Please use this identifier to cite or link to this item: http://hdl.handle.net/2122/4153
Authors: Acocella, V.* 
Neri, M.* 
Title: What makes flank eruptions? The 2001 Etna eruption and its possible triggering mechanisms
Journal: Bulletin of Volcanology 
Series/Report no.: /65 (2003)
Publisher: Springer-Verlag
Issue Date: 6-Mar-2003
DOI: 10.1007/s00445-003-0280-3
URL: http://www.springerlink.com/content/4hr01f6hc02gvjut/
Keywords: Central volcanoes
Summit and flank eruptions
Dikes
Tectonics
Volcano load
Mount Etna
Subject Classification04. Solid Earth::04.04. Geology::04.04.99. General or miscellaneous 
04. Solid Earth::04.04. Geology::04.04.09. Structural geology 
04. Solid Earth::04.07. Tectonophysics::04.07.05. Stress 
04. Solid Earth::04.07. Tectonophysics::04.07.07. Tectonics 
04. Solid Earth::04.08. Volcanology::04.08.99. General or miscellaneous 
04. Solid Earth::04.08. Volcanology::04.08.03. Magmas 
04. Solid Earth::04.08. Volcanology::04.08.05. Volcanic rocks 
04. Solid Earth::04.08. Volcanology::04.08.06. Volcano monitoring 
04. Solid Earth::04.08. Volcanology::04.08.08. Volcanic risk 
05. General::05.02. Data dissemination::05.02.03. Volcanic eruptions 
Abstract: Most flank eruptions within a central stratovolcano are triggered by lateral draining of magma from its central conduit, and only few eruptions appear to be independent of the central conduit.

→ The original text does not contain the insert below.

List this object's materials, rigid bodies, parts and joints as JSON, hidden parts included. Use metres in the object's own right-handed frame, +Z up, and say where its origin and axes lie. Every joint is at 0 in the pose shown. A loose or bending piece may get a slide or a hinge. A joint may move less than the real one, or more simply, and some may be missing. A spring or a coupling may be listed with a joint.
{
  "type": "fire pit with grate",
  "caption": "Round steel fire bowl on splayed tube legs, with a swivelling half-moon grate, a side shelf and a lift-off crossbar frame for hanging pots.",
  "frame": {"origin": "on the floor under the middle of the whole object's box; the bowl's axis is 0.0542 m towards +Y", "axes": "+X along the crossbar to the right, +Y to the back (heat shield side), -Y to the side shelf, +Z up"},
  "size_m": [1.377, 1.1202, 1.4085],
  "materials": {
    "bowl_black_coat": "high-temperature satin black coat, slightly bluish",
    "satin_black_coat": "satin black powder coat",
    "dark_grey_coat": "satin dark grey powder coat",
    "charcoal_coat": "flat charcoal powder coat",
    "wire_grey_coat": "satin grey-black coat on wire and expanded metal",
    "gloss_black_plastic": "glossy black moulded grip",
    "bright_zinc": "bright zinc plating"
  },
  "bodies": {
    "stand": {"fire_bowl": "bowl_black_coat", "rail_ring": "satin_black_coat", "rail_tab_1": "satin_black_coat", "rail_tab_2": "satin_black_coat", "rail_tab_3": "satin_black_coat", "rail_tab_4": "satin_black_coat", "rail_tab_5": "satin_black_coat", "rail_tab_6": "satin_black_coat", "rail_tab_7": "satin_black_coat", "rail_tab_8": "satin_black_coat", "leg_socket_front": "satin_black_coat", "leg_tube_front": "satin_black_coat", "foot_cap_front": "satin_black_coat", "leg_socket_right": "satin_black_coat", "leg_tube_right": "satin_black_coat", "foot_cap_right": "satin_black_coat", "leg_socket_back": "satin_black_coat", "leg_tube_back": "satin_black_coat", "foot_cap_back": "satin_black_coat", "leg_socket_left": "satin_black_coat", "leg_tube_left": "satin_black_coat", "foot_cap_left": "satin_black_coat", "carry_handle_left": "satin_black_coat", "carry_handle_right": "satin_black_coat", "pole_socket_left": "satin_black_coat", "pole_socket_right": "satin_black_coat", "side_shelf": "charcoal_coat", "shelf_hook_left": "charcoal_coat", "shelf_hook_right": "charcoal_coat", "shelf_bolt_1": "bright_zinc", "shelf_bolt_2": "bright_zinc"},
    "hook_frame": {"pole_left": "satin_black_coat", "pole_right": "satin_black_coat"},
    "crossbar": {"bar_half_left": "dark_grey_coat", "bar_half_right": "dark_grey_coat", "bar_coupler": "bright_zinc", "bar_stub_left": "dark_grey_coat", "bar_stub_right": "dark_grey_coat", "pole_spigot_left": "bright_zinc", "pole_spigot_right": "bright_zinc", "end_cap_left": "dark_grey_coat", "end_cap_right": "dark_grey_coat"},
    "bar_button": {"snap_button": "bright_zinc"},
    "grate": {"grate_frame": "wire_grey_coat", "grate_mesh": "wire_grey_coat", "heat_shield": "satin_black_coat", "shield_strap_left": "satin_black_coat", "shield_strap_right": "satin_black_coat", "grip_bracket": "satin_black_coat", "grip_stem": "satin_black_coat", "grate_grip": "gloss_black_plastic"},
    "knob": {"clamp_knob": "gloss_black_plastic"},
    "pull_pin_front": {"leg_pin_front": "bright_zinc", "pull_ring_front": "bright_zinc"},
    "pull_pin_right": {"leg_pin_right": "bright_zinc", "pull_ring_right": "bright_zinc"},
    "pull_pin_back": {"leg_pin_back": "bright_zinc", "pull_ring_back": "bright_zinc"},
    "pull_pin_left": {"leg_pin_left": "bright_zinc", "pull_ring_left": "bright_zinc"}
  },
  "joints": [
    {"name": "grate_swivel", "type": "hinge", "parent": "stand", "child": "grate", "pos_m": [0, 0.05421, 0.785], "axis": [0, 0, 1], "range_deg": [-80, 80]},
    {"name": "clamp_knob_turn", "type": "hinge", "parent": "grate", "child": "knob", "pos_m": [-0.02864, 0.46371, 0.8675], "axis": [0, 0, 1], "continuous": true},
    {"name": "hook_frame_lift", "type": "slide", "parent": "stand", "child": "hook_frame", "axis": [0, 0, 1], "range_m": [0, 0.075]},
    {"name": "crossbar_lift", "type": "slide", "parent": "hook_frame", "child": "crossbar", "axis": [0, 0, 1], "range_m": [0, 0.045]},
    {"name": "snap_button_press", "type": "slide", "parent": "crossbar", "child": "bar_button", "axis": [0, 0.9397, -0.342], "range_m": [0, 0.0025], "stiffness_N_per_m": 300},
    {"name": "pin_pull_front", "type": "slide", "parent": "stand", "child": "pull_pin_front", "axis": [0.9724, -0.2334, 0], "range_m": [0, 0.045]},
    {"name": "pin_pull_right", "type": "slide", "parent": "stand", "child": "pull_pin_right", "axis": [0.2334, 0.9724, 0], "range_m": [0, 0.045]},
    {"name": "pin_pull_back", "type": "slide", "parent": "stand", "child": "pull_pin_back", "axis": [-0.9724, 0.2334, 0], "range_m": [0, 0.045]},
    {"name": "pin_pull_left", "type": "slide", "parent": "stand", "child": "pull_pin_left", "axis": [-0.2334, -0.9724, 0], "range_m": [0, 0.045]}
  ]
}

In order to better highlight the dynamics of flank eruptions in a central stratovolcano, we review the eruptive history of Etna over the last 100 years. In particular, we take into consideration the Mount Etna eruption in 2001, which showed both summit activity and a flank eruption interpreted to be independent from the summit system. The eruption started with the emplacement of a ~N-S trending peripheral dike, responsible for the extrusion of 75% of the total volume of the erupted products. The rest of the magma was extruded through the summit conduit system (SE crater), feeding two radial dikes. The distribution of the seismicity and structures related to the propagation of the peripheral dike and volumetric considerations on the erupted magmas exclude a shallow connection between the summit and the peripheral magmatic systems during the eruption. Even though the summit and the peripheral magmatic systems were independent at shallow depths (<3 km b.s.l.), petro-chemical data suggest that a common magma rising from depth fed the two systems. This deep connection resulted in the extrusion of residual magma from the summit system and of new magma from the peripheral system. Gravitational stresses predominate at the surface, controlling the emplacement of the dikes radiating from the summit; conversely, regional tectonics, possibly related to N-S trending structures, remains the most likely factor to have controlled at depth the rise of magma feeding the peripheral eruption.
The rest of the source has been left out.